Yes - because all data in a numpy array has to be of a single type, the alldata version of ages/grades are characters because namesNP, femaleNP, and teachersNP are character/string. The somedata version of ages/grades are numeric/integer type (no single quotes).
- Create a function in R that accepts 2 value (n, m) and returns an N x M matrix with random numbers with a mean of 20 and a standard deviation of 5.
n <- sample(1:9, 1)
m <- sample(1:9, 1)
test1 <- function(n,m) {matrix(rnorm(n*m, mean=20, sd=5), nrow=n, ncol=m)}
test1(n,m)
- Write Python code to set a variable n equal to 144 and then take the square route of n.
import math
n = 144
math.sqrt(n)
- Using Python, write a set of commands that swaps a set of variables such that A is equal to B and B is equal to A. [For example, let’s say A = 5 and B = 6 at the beginning. After entering your commands A must be equal to 6 and B must be equal to 5.]
var1 = 2
var2 = 4
var1 = var1 + var2
var2 = var1 - var2
var1 = var1 - var2
print var1
print var2
- Describe how the subsetting of arrays works differently in Python than R. For example, how would grades[2] and grades[3:4] work differently in R and Python.

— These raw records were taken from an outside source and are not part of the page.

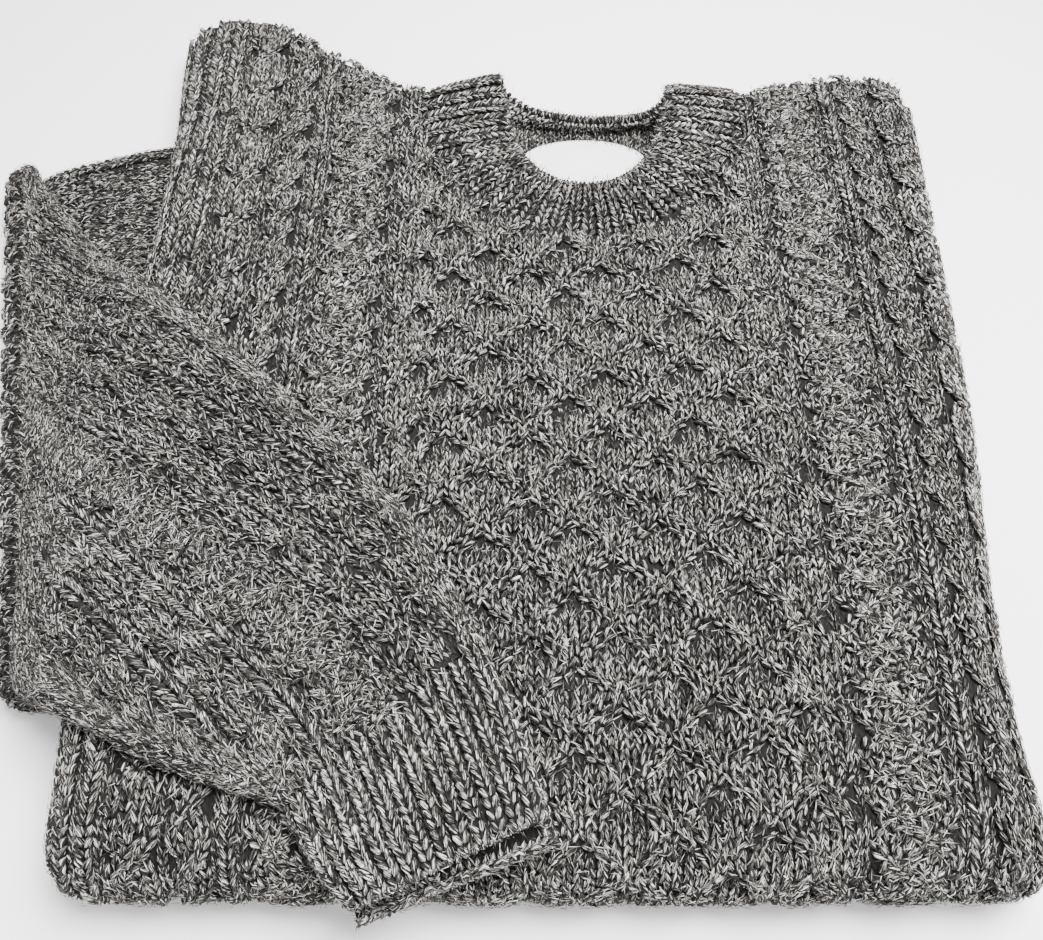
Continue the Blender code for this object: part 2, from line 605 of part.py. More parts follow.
def neck_floor(y):
    """Upper face of the back panel inside the neck."""
    return BODY.at("top", y) - 2 * REAR_RADIUS + WALL


def neck_label(material):
    """A plain half oval sewn at the back of the neck, its round side up, following the back panel."""
    half_width = 0.0500
    foot_y = 0.4975
    height = 0.0535
    thickness = 0.0008
    turns = np.linspace(0, math.pi, 17)
    outline_x = NECK_CENTRE[0] + half_width * np.cos(turns)
    outline_y = foot_y + height * np.sin(turns) ** 0.5
    points = []
    for lift in (SEAM_GAP + 0.0002, SEAM_GAP + 0.0002 + thickness):
        for x, y in zip(outline_x, outline_y):
            points.append((x, y, float(neck_floor(y)) + lift))
    count = len(turns)
    faces = [tuple(range(count)), tuple(range(2 * count - 1, count - 1, -1))]
    for place in range(count):
        after = (place + 1) % count
        faces.append((place, after, count + after, count + place))
    add_object("neck_label", points, faces, material)


def layer_levels(y, closed_front):
    """Heights of the hidden layers at y: their top, the groove between the lobes, and their underside."""
    top = BODY.at("top", y)
    under_back = smooth_step(y, 0.33, 0.42)
    roof = top - WALL - CORE_GAP - under_back * (2 * REAR_RADIUS + 0.0010 - WALL - CORE_GAP)
    groove = top - 1.5 * BODY.at("lip", y) - 0.0012
    floor = np.zeros_like(top)
    if closed_front:
        room = np.maximum(CORE_FOLD ** 2 - np.maximum(FOLD_AXIS_Y - y, 0) ** 2, 1e-8)
        roof = FOLD_RADIUS + np.sqrt(room)
        floor = FOLD_RADIUS - np.sqrt(room)
        groove = np.full_like(top, FOLD_RADIUS)
    return roof, groove, floor


def layer_ring(start, share, squeeze, closed_front):
    """A section of the hidden layers: an upper and a lower lobe each side. Rings bend with the back edge."""
    def ring_y(x):
        back = rear_line(x) - 0.003 - 0.004 * (1 - squeeze)
        return start + share * (back - start)

    side_y = {"left": float(ring_y(-0.235)), "right": float(ring_y(0.265))}
    upper = []
    lower = []
    for side, sign in (("left", -1), ("right", 1)):
        y = side_y[side]
        lip = float(BODY.at("lip", y))
        axis = float(BODY.at(side, y)) - sign * lip
        under_back = float(smooth_step(y, 0.33, 0.42))
        out = (lip - WALL - CORE_GAP) * (1 - under_back) + 0.0035 * under_back
        low_edge = float(LOWER.at(side, y))
        low_out = 0.016
        if closed_front:
            room = max(CORE_FOLD ** 2 - max(FOLD_AXIS_Y - y, 0) ** 2, 1e-8)
            out = 0.010 * math.sqrt(room) / CORE_FOLD
            low_edge = axis + sign * out
            low_out = out
        upper.append([(axis + sign * out * math.cos(turn), math.sin(turn)) for turn in UPPER_TURNS])
        lower.append([(low_edge + sign * low_out * (math.cos(turn) - 1), math.sin(turn)) for turn in LOWER_TURNS])
        upper[-1].append((axis, 1.0))
        lower[-1].append((low_edge - sign * low_out, -1.0))
    steps = [place / 8 for place in range(1, 8)]
    chains = []
    for left_lobe, right_lobe in (upper, lower):
        start_x, level = left_lobe[-1]
        end_x = right_lobe[-1][0]
        flat = [(start_x + step * (end_x - start_x), level) for step in steps]
        chains.append(left_lobe + flat + right_lobe[::-1])
    waist = [(upper[0][-1][0], 0.0), (upper[1][-1][0], 0.0)]
    x = np.array([place[0] for place in [waist[0]] + chains[0] + [waist[1]] + chains[1][::-1]])
    level = np.array([place[1] for place in [waist[0]] + chains[0] + [waist[1]] + chains[1][::-1]])
    chain = np.array([0] + [1] * len(chains[0]) + [0] + [-1] * len(chains[1]))
    y = ring_y(x)
    roof, groove, floor = layer_levels(y, closed_front)
    above = groove + (roof - groove) * (1 + level) / 2
    low_top = groove - 0.0010 * (0 if closed_front else 1)
    below = floor + (low_top - floor) * (1 + level) / 2
    z = np.where(chain > 0, above, np.where(chain < 0, below, groove))
    centre = (roof + floor) / 2
    half = (roof - floor) / 2
    z = centre + (z - centre) * (1 - 0.008 * squeeze / half)
    return np.stack([x, y, z], axis=-1)


def folded_layers(material):
    """All that lies hidden, from inside the front fold to the back edge under the shoulders."""
    sections = []
    for turn in (78, 58, 36, 12):
        sections.append((FOLD_AXIS_Y - CORE_FOLD * math.sin(math.radians(turn)), 0.0, 0.0, True))
    sections.append((FOLD_AXIS_Y + 0.0020, 0.0, 0.0, True))
    for y in (0.0700, 0.090, 0.112, 0.130, 0.152, 0.200, 0.260, 0.330, 0.385, 0.425, 0.480):
        sections.append((y, 0.0, 0.0, False))
    for share, squeeze in ((0.33, 0.0), (0.62, 0.0), (0.82, 0.0), (0.95, 0.3), (1.0, 1.0)):
        sections.append((0.480, share, squeeze, False))
    rings = [layer_ring(*section) for section in sections]
    points = np.concatenate(rings)
    count = len(rings[0])
    faces = []
    for ring in range(len(rings) - 1):
        for place in range(count):
            after = (place + 1) % count
            faces.append((ring * count + place, ring * count + after,
                          (ring + 1) * count + after, (ring + 1) * count + place))
    waist = count // 2
    lobe = len(UPPER_TURNS) + 1
    for base in (0, (len(rings) - 1) * count):
        caps = [[0] + list(range(1, lobe + 1)), [0] + list(range(count - lobe, count)),
                [waist] + list(range(waist - lobe, waist)), [waist] + list(range(waist + 1, waist + lobe + 1))]
        for step in range(waist - 2 * lobe):
            top = lobe + step
            bottom = count - lobe - step
            cap = [top, top + 1, bottom - 1, bottom]
            if step == 0:
                cap.append(0)
            if step == waist - 2 * lobe - 1:
                cap.insert(2, waist)
            caps.append(cap)
        faces += [tuple(base + place for place in cap) for cap in caps]
    add_object("folded_layers", points, faces, material)


def clear_scene():
    for piece in list(bpy.data.objects):
        bpy.data.objects.remove(piece)


def main():
    clear_scene()
    folded_layers(wool("hidden_wool", (0.140, 0.135, 0.130)))
    front_panel(wool("front_wool", (0.160, 0.155, 0.149)))
    back_panel(wool("back_wool", (0.135, 0.130, 0.125)))
    sleeve_right(wool("sleeve_wool", (0.158, 0.153, 0.148)))
    cuff_right(wool("cuff_wool", (0.172, 0.166, 0.160)))
    neckband(wool("neckband_wool", (0.145, 0.142, 0.138)))
    neck_label(wool("label_cloth", (0.82, 0.85, 0.85)))


main()
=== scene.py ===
import math

import bmesh
import bpy
import numpy as np
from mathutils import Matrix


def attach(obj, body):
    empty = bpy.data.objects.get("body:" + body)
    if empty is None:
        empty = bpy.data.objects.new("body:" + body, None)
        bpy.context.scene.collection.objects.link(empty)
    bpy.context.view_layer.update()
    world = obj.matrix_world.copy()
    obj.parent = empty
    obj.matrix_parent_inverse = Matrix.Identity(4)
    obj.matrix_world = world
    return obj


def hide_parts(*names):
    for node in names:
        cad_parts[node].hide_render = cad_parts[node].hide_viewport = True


# A cable-knit sweater, folded flat. Each panel is a thin cloth with its cables raised on it, and every stitch is
# two bent lobes of yarn laid along the knitting's own columns, with loose hairs over them. All is in metres.
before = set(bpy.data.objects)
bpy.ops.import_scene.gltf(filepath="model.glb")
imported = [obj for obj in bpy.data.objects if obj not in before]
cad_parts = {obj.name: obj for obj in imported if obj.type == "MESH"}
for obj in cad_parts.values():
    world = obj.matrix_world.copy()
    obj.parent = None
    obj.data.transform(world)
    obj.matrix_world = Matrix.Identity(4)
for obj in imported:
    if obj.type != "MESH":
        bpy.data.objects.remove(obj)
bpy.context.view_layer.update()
rng = np.random.default_rng(11)
originShift = np.array([-0.0398, 0.3579, 0.0])  # the layout's zero, taken off every mesh
print("frame loaded")


def smoothStep(value, start, end):
    # 0 before start, 1 after end, and 3f^2 - 2f^3 between
    f = np.clip((value - start) / (end - start), 0, 1)
    return f * f * (3 - 2 * f)


class Course:
    # Rows of numbers under named columns. Between rows each column follows a cubic whose slope at a row is the
    # harmonic mean of the slopes on both sides, so it never overshoots.
    def __init__(self, columns, rows):
        self.columns = columns.split()
        self.rows = np.array(rows, dtype=float)

    def at(self, column, place):
        keys = self.rows[:, 0]
        values = self.rows[:, self.columns.index(column)]
        place = np.clip(np.asarray(place, dtype=float), keys[0], keys[-1])
        steps = np.diff(keys)
        slopes = np.diff(values) / steps
        tangents = np.zeros(len(keys))
        product = slopes[:-1] * slopes[1:]
        total = slopes[:-1] + slopes[1:]
        tangents[1:-1] = np.where(product > 0, 2 * product / np.where(total == 0, 1, total), 0)
        tangents[0] = slopes[0]
        tangents[-1] = slopes[-1]
        cell = np.clip(np.searchsorted(keys, place, side="right") - 1, 0, len(steps) - 1)
        f = (place - keys[cell]) / steps[cell]
        start = values[cell] * (1 + 2 * f) * (1 - f) ** 2 + tangents[cell] * steps[cell] * f * (1 - f) ** 2
        end = values[cell + 1] * f * f * (3 - 2 * f) + tangents[cell + 1] * steps[cell] * f * f * (f - 1)
        return start + end


def unit(vectors):
    # Each vector over its own length
    return vectors / np.maximum(np.linalg.norm(vectors, axis=-1, keepdims=True), 1e-9)


def wrapped(angle):
    # The same angle between minus pi and pi
    return np.mod(angle + math.pi, 2 * math.pi) - math.pi


def pairsOf(first, second):
    # Every pair of two rows of numbers, as two flat rows
    return [grid.ravel() for grid in np.meshgrid(first, second)]


def joined(parts):
    # The first arrays of all the parts end to end, then their second ones, and so on
    return [np.concatenate(arrays) for arrays in zip(*parts)]


def turnedTo(normal, guide):
    # The normal, or its opposite where its dot product with the guide is negative
    return np.where((normal * guide).sum(axis=-1, keepdims=True) < 0, -normal, normal)


def sideOf(along, up, width):
    # Across a stitch: the unit cross product of its direction and its normal, times its width
    return unit(np.cross(along, up)) * width


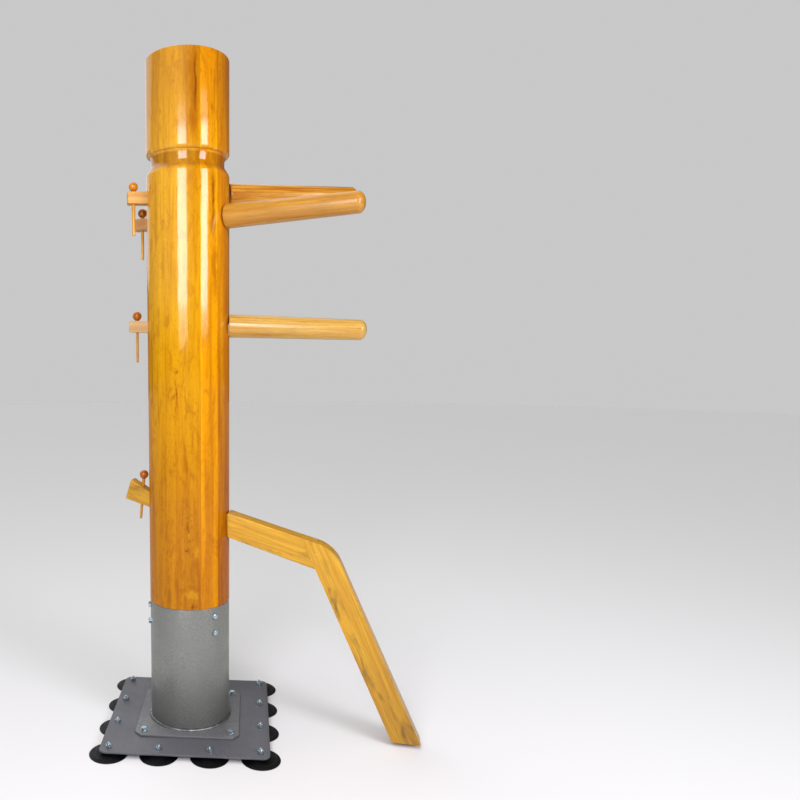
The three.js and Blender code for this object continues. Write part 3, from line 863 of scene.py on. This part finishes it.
def limb(side):
    """The place of a limb, with X along its tenon and the trunk's axis at its origin, and its box there."""
    node = "leg_thigh" if side == "leg" else "arm_" + side
    axis = joint_axis("leg_slide" if side == "leg" else side + "_arm_slide")
    level = along(axis, trunk_axis)
    low, _ = extent(node, level)
    foot, top = extent(node, level, lambda q: q.x < low.x + 1 * MM)
    if side == "leg":  # the tenon's back end is square, from its underside
        rise = foot.z + LEG_TENON_HEIGHT / 2 * MM
    else:
        rise = (foot.z + top.z) / 2
    height = rise / level.col[2].z
    place = along(axis, trunk_axis + UP * height)
    return place, extent(node, place)


LIMBS = {side: limb(side) for side in (*SIDES, "leg")}


def mortise(side):
    place, _ = LIMBS[side]
    wide, high = (LEG_TENON_WIDTH, LEG_TENON_HEIGHT) if side == "leg" else (TENON_WIDTH, TENON_HEIGHT)
    half = wide / 2 + MORTISE_SIDE
    low_corner = (-MORTISE_REACH, -half, -high / 2 - MORTISE_FOOT)
    hole = brick(low_corner, (MORTISE_REACH, half, high / 2 + MORTISE_HEAD))
    return moved(hole, trunk_place.inverted() @ place)


trunk_mesh = carved(lathe(trunk_profile(), 256), *[mortise(side) for side in LIMBS])
piece(trunk_mesh, TRUNK_WOOD, STAND, "trunk", trunk_place, 28)


# ---- Pegs ----
def peg_place(name):
    """A peg's place, with its ball's foot at the origin, its tip's radius and the length of its shaft."""
    axis = joint_axis(name + "_peg_lift")
    place = upright(axis, Vector())
    low, high = extent("peg_" + name, place)
    foot = Vector(((low.x + high.x) / 2, (low.y + high.y) / 2, high.z - 2 * PEG_BALL_RADIUS * MM))
    shaft = extent("peg_" + name, place, lambda q: q.z < low.z + 0.1 * MM)
    radius = (shaft[1].y - shaft[0].y) / 2 / MM + 1  # the tip's edge is cut off by 1
    return upright(axis, place @ foot), radius, (foot.z - low.z) / MM


def peg(tip_radius, length):
    ball = arc(0, PEG_BALL_RADIUS, PEG_BALL_RADIUS, PEG_BALL_RADIUS, -62, 90, 22)
    root = tip_radius + PEG_TAPER
    shaft = [(0, -length), (tip_radius * 0.6, -length, 1), (tip_radius, -length + 1.2, 1), (root, -1.2)]
    collar = [(root + 0.5, -0.4), (root + 1.1, 0.6)]
    return lathe(fillet(shaft) + collar + ball[:-1] + [(0, 2 * PEG_BALL_RADIUS)], 40)


def peg_hole(name, limb_place):
    place, tip_radius, _ = peg_place(name)
    radius = tip_radius + PEG_HOLE_ROOM
    hole = lathe([(0, PEG_HOLE_LOW), (radius, PEG_HOLE_LOW), (radius, PEG_HOLE_HIGH), (0, PEG_HOLE_HIGH)], 32)
    return moved(hole, limb_place.inverted() @ place)


for side in LIMBS:
    place, tip_radius, length = peg_place(side)
    body, node = side + "_peg", "peg_" + side
    piece(peg(tip_radius, length), PEG_WOODS[side], body, node, place, 40, len(side))


# ---- Arms ----
def arm_profile(reach):
    """An arm's round part, from its tip at reach back to its shoulder."""
    tip = [(y, x) for x, y in arc(reach - ARM_TIP_ROUNDING, 0, ARM_TIP_ROUNDING, ARM_TIP_RADIUS, 0, 90, 24)]
    front = (ARM_TIP_RADIUS + 0.02, reach - ARM_TIP_ROUNDING - 0.1)
    root = fillet([front, (ARM_ROOT_RADIUS, LIMB_SHOULDER, 3), (0, LIMB_SHOULDER)], 6)
    return [(0, reach)] + tip[1:-1] + root


def tenon(back, front, wide, high):
    block = brick((back, -wide / 2, -high / 2), (front, wide / 2, high / 2))
    return bevelled(block, TENON_EDGE, sharp)


for side in SIDES:
    place, (low, high) = LIMBS[side]
    body, node = side + "_arm", "arm_" + side
    round_low, round_high = extent(node, place, lambda q: q.x > (LIMB_SHOULDER + 1) * MM)
    lift = Matrix.Translation((0, 0, (round_low.z + round_high.z) / 2))
    shaft = moved(lathe(arm_profile(high.x / MM), 96), lift @ Matrix.Rotation(pi / 2, 4, "Y"))
    piece(shaft, ARM_WOODS[side], body, node, place, 40)
    square = carved(tenon(low.x / MM, LIMB_SHOULDER + 2, TENON_WIDTH, TENON_HEIGHT), peg_hole(side, place))
    piece(square, TENON_WOODS[side], body, node, place, 40, len(side), "tenon")

# ---- Leg ----
leg_place, _ = LIMBS["leg"]
level_way = ground(joint_axis("leg_slide")).normalized()
leg_side = UP.cross(level_way)
plane = frame_of(level_way, leg_side, UP, trunk_axis)  # X is the reach, Z the height


def standing(flat):
    """A (reach, height) as a vector of the leg's plane."""
    return Vector((flat.x, 0, flat.y))


board_half = max((plane.inverted() @ p).y for p in corners("leg_shin"))


def side_face(node):
    """The corners of a board's own side face, as (reach, height)."""
    local = [plane.inverted() @ p for p in corners(node)]
    return [Vector((q.x, q.z)) for q in local if abs(q.y - board_half) < 0.05 * MM]


thigh_face = side_face("leg_thigh")
knee_reach = max(q.x for q in thigh_face)
inner_knee = min((q for q in thigh_face if q.x > 0.6 * knee_reach), key=lambda q: q.y)
heel = min(side_face("leg_shin"), key=lambda q: q.x + q.y)
shin_way = (heel - inner_knee).normalized()
shin_front = Vector((-shin_way.y, shin_way.x))


def from_cad(node, place):
    """The CAD node's shape in place's frame, with its flat faces whole."""
    mesh = bmesh.new()
    mesh.from_mesh(frame["nodes"][node].data)
    bmesh.ops.remove_doubles(mesh, verts=mesh.verts, dist=0.01 * MM)
    bmesh.ops.dissolve_limit(
        mesh, angle_limit=radians(0.6), verts=mesh.verts, edges=mesh.edges, use_dissolve_boundaries=False
    )
    return moved(mesh, place.inverted())


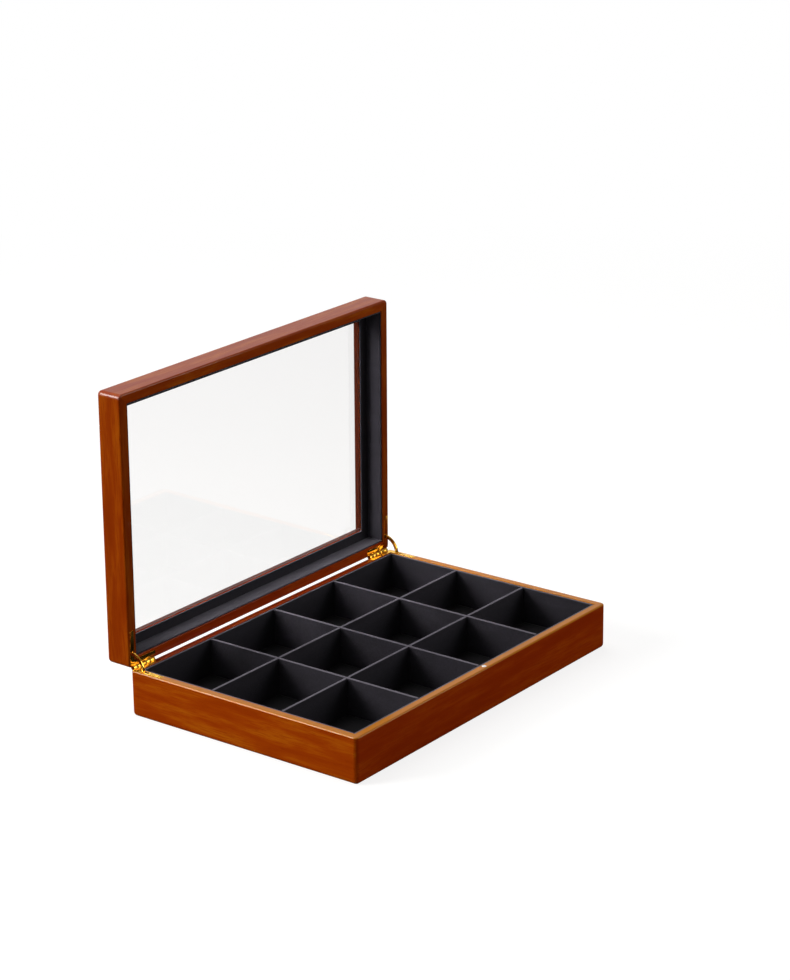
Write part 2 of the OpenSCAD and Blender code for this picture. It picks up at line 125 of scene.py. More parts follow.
def add(owner, kind, inputs=None, **settings):
    """Add a node. Settings are its own, and each input gets a value or the output that feeds it."""
    tree = owner.node_tree
    made = tree.nodes.new(kind)
    for name, value in settings.items():
        setattr(made, name, value)
    for name, value in (inputs or {}).items():
        if isinstance(value, bpy.types.NodeSocket):
            tree.links.new(value, made.inputs[name])
        else:
            made.inputs[name].default_value = value
    return made


def new_material(name):
    """An empty material with its output node."""
    material = bpy.data.materials.new(name)
    material.use_nodes = True
    material.node_tree.nodes.clear()
    return material, add(material, "ShaderNodeOutputMaterial")


def show(material, output, shader):
    """Link a shader to the material's output."""
    material.node_tree.links.new(shader.outputs[0], output.inputs["Surface"])
    print("material:", material.name, "with", len(material.node_tree.nodes), "nodes")
    return material


def pattern(material, size, turn=(0, 0, 0), detail=2.0, distortion=0.0, rough=0.5):
    """Noise whose patches have a real size: one length in millimetres, or three for X, Y and Z."""
    place = add(material, "ShaderNodeTexCoord").outputs["Object"]
    lengths = (np.broadcast_to(size, 3) * MM).tolist()
    scaled = add(
        material,
        "ShaderNodeMapping",
        {"Vector": place, "Rotation": turn, "Scale": lengths},
        vector_type="TEXTURE",
    )
    noise = add(
        material,
        "ShaderNodeTexNoise",
        {
            "Vector": scaled.outputs["Vector"],
            "Scale": 1.0,
            "Detail": detail,
            "Roughness": rough,
            "Distortion": distortion,
        },
    )
    return noise.outputs["Fac"]


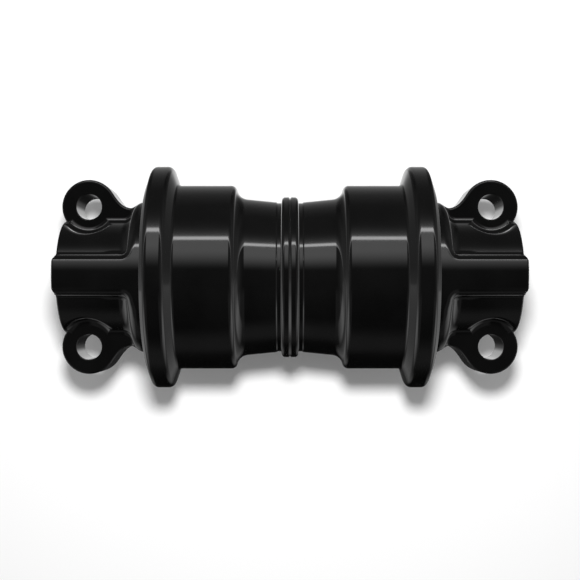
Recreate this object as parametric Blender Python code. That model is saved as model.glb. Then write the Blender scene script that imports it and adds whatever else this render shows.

With grades = [20, 15, 13, 19)
in R - grades[2] returns the 2nd value (15) in the array
in Python - grades[2] returns the 3rd value (13) in the array
**because Python indexing starts at 0 and R indexing starts at 1
in R - grades[3:4] returns (13, 19)
in Python - grades [3:4] returns (19)
**because a subset in Python does not include the final element in the slice (i.e. the “4” in 3:4)
- Create a function which returns an array of 2 different strings from a character array. Hint. If given, a character array such as names, where….names=[“Sally”, “Jason”, “Bob”, “Susy”] The function should (randomly) return 2 of the names. For example, [‘Sally’, ‘Susy’].
test1 = ["red","orange","yellow","green","blue","indigo","violet"]
def split():
return [random.choice(test1), random.choice(test1), random.choice(test1)], [random.choice(test1), random.choice(test1), random.choice(test1)]
arr1, arr2 = split()
print arr1
print arr2
- Find a different CSV from the classroom discussion and upload it to a Pandas. Was the data processed correctly?